You don't always see things as clearly as we can on the TV and the place that incident happened is the worst part of the pitch for the referee. The active assistant, as he is called, is on the far side - 80 yards across the field - and the other assistant would have been in the other half, looking down the field.

It is like the blind spot on the pitch and if you are sending someone off after eight minutes, you have got to be sure. I wonder if the referee thought it was a trip and gave him a yellow card for that.

Kevin Mirallas's challenge on Luis Suarez (Everton 3-3 Liverpool)

Decision made: yellow card

Dermot's view: It ticked all the boxes for a red card. He has come from distance, at speed, he was high with a straight leg, the ball was not there to be played and he caught Suarez with his studs.

I wonder if Phil Dowd was too close to the incident and didn't see the distance Mirallas came from, was not aware of the speed and saw only the result rather than the build-up.

Suggestions Steven Gerrard elbowed Gareth Barry (Everton 3-3 Liverpool)

Decision made: no card

Dermot's view: Gerrard's arms are up when he leaps, they are tight to his body, he is watching the ball at all times and never once made a movement aiming his arm towards Barry.

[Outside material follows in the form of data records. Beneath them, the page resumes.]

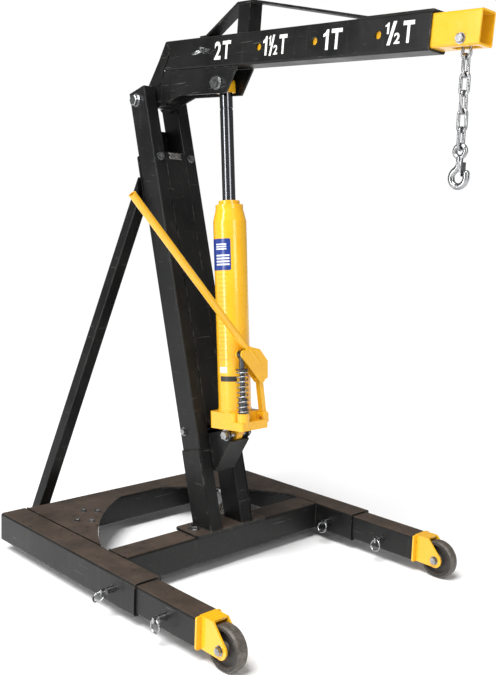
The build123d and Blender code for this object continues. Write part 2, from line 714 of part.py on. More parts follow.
def hook():
    """Forged hook: an eye that hangs in the last link, a bent shank and a round bowl that opens forward."""
    x = CHAIN_TOP[0]
    shank_top, shank_end = HOOK_EYE_Z - HOOK_EYE_R, HOOK_EYE_Z - 26
    bend = (x - HOOK_BOWL_R / 2, (shank_end + HOOK_BOWL_Z) / 2)
    heel, tip = (x - HOOK_BOWL_R, HOOK_BOWL_Z), (x + HOOK_BOWL_R, HOOK_BOWL_Z)
    with BuildPart() as forged:
        with BuildSketch(Plane(origin=(x, 0, HOOK_EYE_Z), x_dir=(1, 0, 0), z_dir=(0, 0, 1))):
            with Locations((HOOK_EYE_R, 0)):
                Circle(HOOK_EYE_WIRE_R)
        revolve(axis=Axis((x, 0, HOOK_EYE_Z), (0, 1, 0)))
        with BuildLine(side_plane()) as path:
            Line((x, shank_top), (x, shank_end))
            TangentArc((x, shank_end), bend, tangent=(0, -1))
            TangentArc(bend, heel, tangent=turned_by_arc((x, shank_end), bend, (0, -1)))
            ThreePointArc(heel, (x, HOOK_BOWL_Z - HOOK_BOWL_R), tip)
            Line(tip, (tip[0], tip[1] + 10))
        with BuildSketch(Plane(origin=(x, 0, shank_top), z_dir=(0, 0, -1))):
            Circle(HOOK_R)
        sweep(path=path.wires()[0])
        with Locations((tip[0], 0, tip[1] + 10)):
            Sphere(HOOK_R)
        with BuildSketch(side_plane()):
            with Locations((x, LATCH_Z)):
                Circle(LATCH_PIN_R + 0.06)
        extrude(amount=20, both=True, mode=Mode.SUBTRACT)
    return forged.part


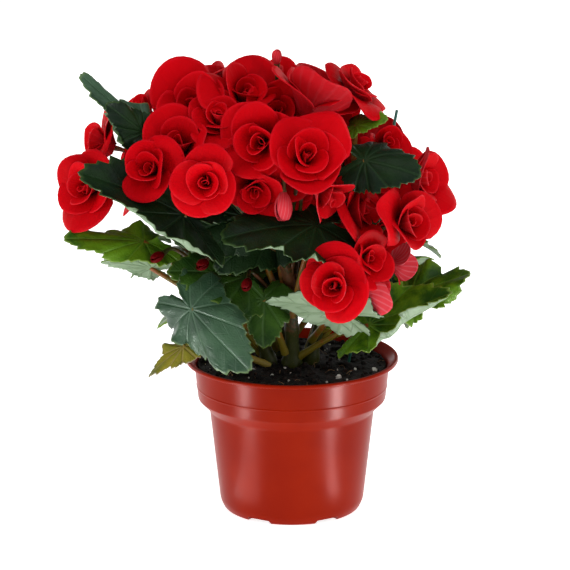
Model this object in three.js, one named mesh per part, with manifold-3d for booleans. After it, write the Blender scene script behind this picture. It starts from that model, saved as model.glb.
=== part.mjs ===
// A double-flowered begonia in a 13 cm plastic nursery pot.
// Millimetres, +Z up. The origin is the centre of the pot's floor, and -Y is the plant's front.
// Pieces that touch keep a small gap: each piece is trimmed by the pieces placed before it,
// grown by that gap.

import * as THREE from 'three';
import { mergeVertices } from 'three/addons/utils/BufferGeometryUtils.js';
import Module from 'manifold-3d';

const wasm = await Module();
wasm.setup();

// ---------------------------------------------------------------- driving dimensions

const GAP = 0.35;

const POT = {
  rimRadius: 65,
  height: 95,
  wall: 1.1,
  footRadius: 41.4,
  footCorner: { radius: 43.9, z: 5 },
  shoulderBottom: { radius: 50.3, z: 62.6 },
  shoulderTop: { radius: 57.3, z: 69.8 },
  collarTop: { radius: 59.6, z: 91.8 },
  lipThickness: 2.2,
  segments: 36,
};

const NOTCH = { count: 6, width: 15, height: 3, innerRadius: 36, firstAngle: 31 };

const SOIL = { edge: 90.2, crown: 91.6, clearance: 0.6 };

const STAKE = { radius: 0.9, foot: [22, 0, 20], top: [62.7, 0, 247.9] };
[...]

"It was a collision and, while players' safety is paramount, there has to be a physical contact element. It is not a non-contact sport.

Yannick Bolasie's challenge on Jake Livermore (Hull 0-1 Crystal Palace)

Decision: red card

Dermot's view: He was unlucky. Referees are taught that when a player overruns the ball and takes that extra stride to get it back, alarms need to go off. You have to be really aware.

Bolasie's slide was clumsy and he went over the ball but his opponent was not the target. The referee probably just saw him go over the ball and thought it was to hurt the opponent. In fact, Bolassie actually slipped. It was unfortunate.